Pedro repeated many times what Pedro Yammine, his father, had told him to say if something happened: Pedro Michel Yammine, El Avila Clinic, insurance Qualitas, his ID number, his home number, and the cel phone numbers.

In the clinic they haven’t spoken about medical bills yet to our family and the doctors decided not to charge anything from the very first day to take care of him. They have been fully supportive. So has the Chacao Municipality.

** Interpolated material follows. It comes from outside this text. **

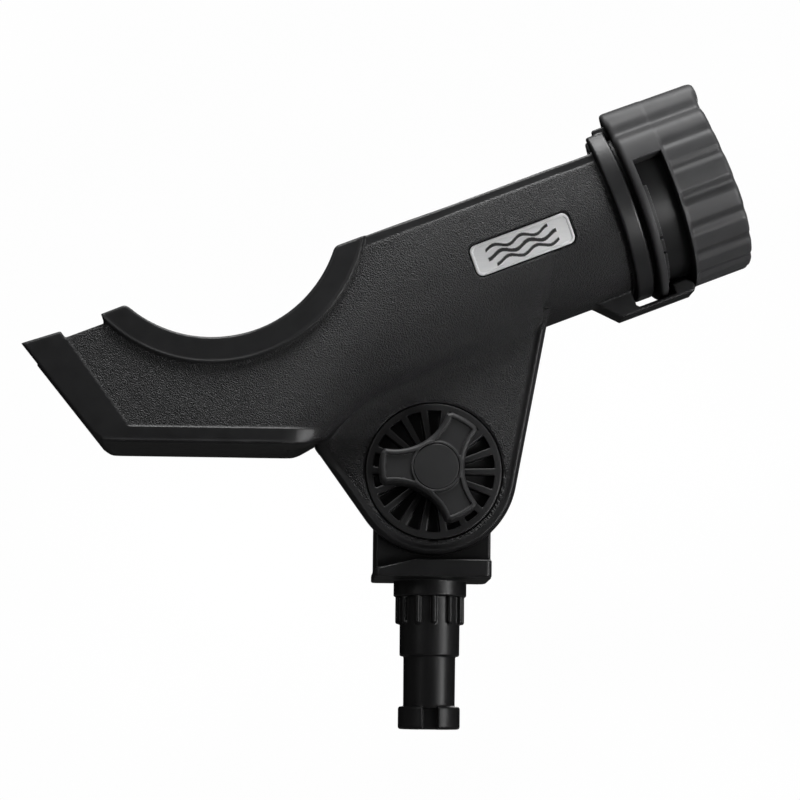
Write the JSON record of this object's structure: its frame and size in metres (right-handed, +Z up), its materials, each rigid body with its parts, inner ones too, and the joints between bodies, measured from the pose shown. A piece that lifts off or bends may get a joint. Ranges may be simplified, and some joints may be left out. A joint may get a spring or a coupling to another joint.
{
  "type": "adjustable fishing rod holder",
  "caption": "Open-cradle fishing rod holder with a turning lock ring, a toothed tilt joint tightened by a three-lobe knob, and a splined swivel post.",
  "frame": {"origin": "on the post axis, at the underside of the head block, where the block rests on its socket", "axes": "+Z up along the post; +X toward the lock ring end of the tube; -Y toward the knob side, the side the knob is turned from"},
  "size_m": [0.2614, 0.0766, 0.2329],
  "materials": {
    "nylon_textured": "black glass-filled nylon, moulded leather-grain flats with smooth satin bands",
    "nylon_ring": "satin black moulded nylon, fluted grip",
    "nylon_post": "satin black moulded nylon",
    "nylon_disc": "satin black moulded nylon, open spokes",
    "stainless_bolt": "plain stainless steel",
    "stainless_washer": "plain stainless steel, stamped",
    "nylon_knob": "fine-sparked black moulded nylon",
    "brass_insert": "turned brass",
    "nylon_cap": "fine-sparked black moulded nylon",
    "badge_face": "satin silver plate with a dark border, no lettering"
  },
  "bodies": {
    "base": {"post": "nylon_post"},
    "cradle": {"cradle_body": "nylon_textured", "pivot_bolt": "stainless_bolt", "badge_near": "badge_face", "badge_far": "badge_face"},
    "ring": {"lock_ring": "nylon_ring"},
    "clamp": {"clutch_disc": "nylon_disc", "knob_washer": "stainless_washer"},
    "knob": {"knob": "nylon_knob", "knob_insert": "brass_insert", "knob_cap": "nylon_cap"}
  },
  "joints": [
    {"name": "tilt", "type": "hinge", "parent": "base", "child": "cradle", "pos_m": [0, 0, 0.0375], "axis": [0, -1, 0], "range_deg": [-75, 60]},
    {"name": "ring_turn", "type": "hinge", "parent": "cradle", "child": "ring", "pos_m": [-0.03812, 0, 0.09676], "axis": [0.9304, 0, 0.3665], "range_deg": [0, 90]},
    {"name": "clamp_slide", "type": "slide", "parent": "cradle", "child": "clamp", "axis": [0, 1, 0], "range_m": [0, 0.00187]},
    {"name": "knob_turn", "type": "hinge", "parent": "clamp", "child": "knob", "pos_m": [0, -0.03, 0.0375], "axis": [0, 1, 0], "range_deg": [0, 540.5]}
  ],
  "couplings": [
    {"joint": "knob_turn", "follows": "clamp_slide", "rad_per_m": 5026.5}
  ]
}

He is in intensive care. He no longer has tubes but he does have a drainage from his left lung. He is breathing on his own but I am not sure what it’s going to be like when he comes home. We don’t have a designated room so each night so I have go home to sleep even though I just want to be next to him. I am the one that feeds him. And he has a big appetite these days. I have been told his recovery will take about a year and a half.

He entered the clinic with his broken glasses, holding them tightly in his right fist. When he finally lost consciousness, his glasses were lost and all became a blur. The mother of one of his classmates ordered a new pair for him”.

María Auxiliadora Escobar de Yammine, 66, graduated in Philology and Languages from the Atlantic University in Barranquilla, Colombia. She has a Masters Degree in Bilingual Education from the University of Boston and she is the mother of Pedro Michel Yammine.

The photographs of Pedro Yammine were taken by Roberto Mata and authorized by him and is mother.

Note from the Translator:

Pedro Michel Yammine was run over twice by an armored tank from the National Guard during a protest on May 3rd, 2017. The video went viral in Venezuela and was covered by international news digital sites but it didn’t make international headlines. The videos and photographs of the incident were curated and posted on CNN digital and can be seen here but there is no photo credit available. CNN also misspelled his name. A handful of journalists and citizen journalists documented the scene.